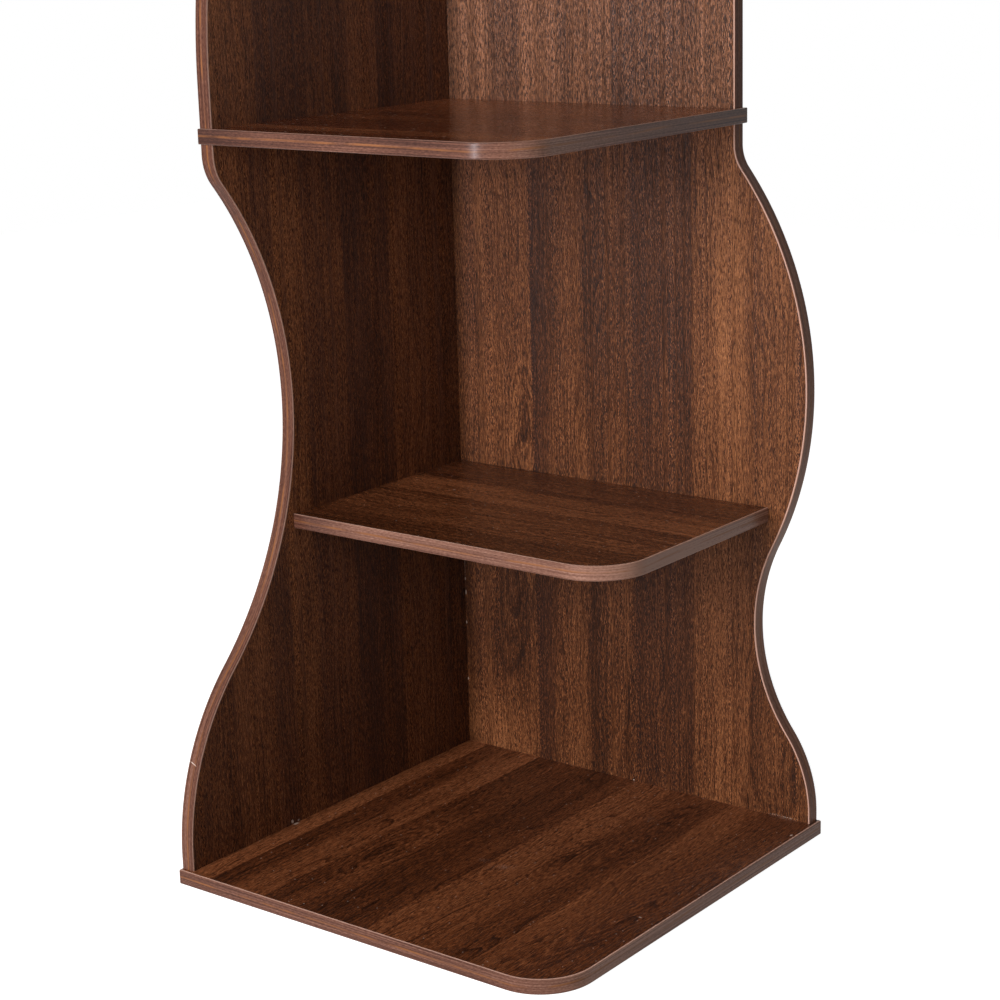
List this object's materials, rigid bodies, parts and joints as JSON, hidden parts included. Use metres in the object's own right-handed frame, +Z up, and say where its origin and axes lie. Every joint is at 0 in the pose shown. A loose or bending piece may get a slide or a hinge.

---

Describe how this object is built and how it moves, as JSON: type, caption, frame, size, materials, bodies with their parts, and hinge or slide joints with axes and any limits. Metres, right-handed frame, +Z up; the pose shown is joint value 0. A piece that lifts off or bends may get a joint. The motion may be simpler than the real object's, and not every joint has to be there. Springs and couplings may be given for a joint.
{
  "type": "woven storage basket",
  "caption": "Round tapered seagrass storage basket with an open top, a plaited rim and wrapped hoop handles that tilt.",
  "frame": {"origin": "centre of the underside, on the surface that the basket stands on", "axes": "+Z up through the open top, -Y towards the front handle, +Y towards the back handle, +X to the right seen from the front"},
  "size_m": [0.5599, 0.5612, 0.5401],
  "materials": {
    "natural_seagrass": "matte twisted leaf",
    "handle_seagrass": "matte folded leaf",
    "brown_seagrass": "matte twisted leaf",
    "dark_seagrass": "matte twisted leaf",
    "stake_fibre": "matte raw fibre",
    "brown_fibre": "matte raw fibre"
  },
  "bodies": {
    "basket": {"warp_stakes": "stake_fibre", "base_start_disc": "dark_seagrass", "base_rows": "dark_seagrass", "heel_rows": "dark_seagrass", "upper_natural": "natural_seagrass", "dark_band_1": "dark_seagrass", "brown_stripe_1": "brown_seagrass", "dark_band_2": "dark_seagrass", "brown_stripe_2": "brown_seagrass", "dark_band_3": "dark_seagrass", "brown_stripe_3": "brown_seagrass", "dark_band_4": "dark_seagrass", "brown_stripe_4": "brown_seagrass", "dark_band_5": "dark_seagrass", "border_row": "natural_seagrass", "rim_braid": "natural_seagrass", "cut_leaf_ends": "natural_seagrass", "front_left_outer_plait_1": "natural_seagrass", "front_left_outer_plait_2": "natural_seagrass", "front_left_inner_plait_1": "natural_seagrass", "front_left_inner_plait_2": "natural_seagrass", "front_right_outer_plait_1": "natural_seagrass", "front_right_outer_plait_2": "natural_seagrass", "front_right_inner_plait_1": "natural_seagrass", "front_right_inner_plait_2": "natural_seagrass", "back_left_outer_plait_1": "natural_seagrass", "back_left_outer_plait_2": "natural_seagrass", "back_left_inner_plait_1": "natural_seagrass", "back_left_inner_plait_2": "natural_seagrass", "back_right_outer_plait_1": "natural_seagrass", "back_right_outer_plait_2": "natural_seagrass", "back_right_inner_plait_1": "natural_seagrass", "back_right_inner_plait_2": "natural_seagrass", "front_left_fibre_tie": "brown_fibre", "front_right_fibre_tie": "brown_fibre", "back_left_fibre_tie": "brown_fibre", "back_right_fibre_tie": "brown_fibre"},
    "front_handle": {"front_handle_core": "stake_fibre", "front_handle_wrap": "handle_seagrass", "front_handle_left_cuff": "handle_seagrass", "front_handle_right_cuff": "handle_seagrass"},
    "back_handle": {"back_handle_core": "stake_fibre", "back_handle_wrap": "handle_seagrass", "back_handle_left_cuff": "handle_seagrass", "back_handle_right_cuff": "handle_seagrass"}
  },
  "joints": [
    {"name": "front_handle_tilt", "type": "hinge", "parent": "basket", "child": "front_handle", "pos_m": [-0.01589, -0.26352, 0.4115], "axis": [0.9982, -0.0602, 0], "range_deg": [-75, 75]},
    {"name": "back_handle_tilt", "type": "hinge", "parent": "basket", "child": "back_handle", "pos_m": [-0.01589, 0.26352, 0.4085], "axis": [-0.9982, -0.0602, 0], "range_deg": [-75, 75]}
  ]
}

◆ TO BE DONE ◆
Lines containing the word "with" must all be returned from the material above.

◆ COMPLETE ANSWER ◆
Describe how this object is built and how it moves, as JSON: type, caption, frame, size, materials, bodies with their parts, and hinge or slide joints with axes and any limits. Metres, right-handed frame, +Z up; the pose shown is joint value 0. A piece that lifts off or bends may get a joint. The motion may be simpler than the real object's, and not every joint has to be there. Springs and couplings may be given for a joint.
  "caption": "Round tapered seagrass storage basket with an open top, a plaited rim and wrapped hoop handles that tilt.",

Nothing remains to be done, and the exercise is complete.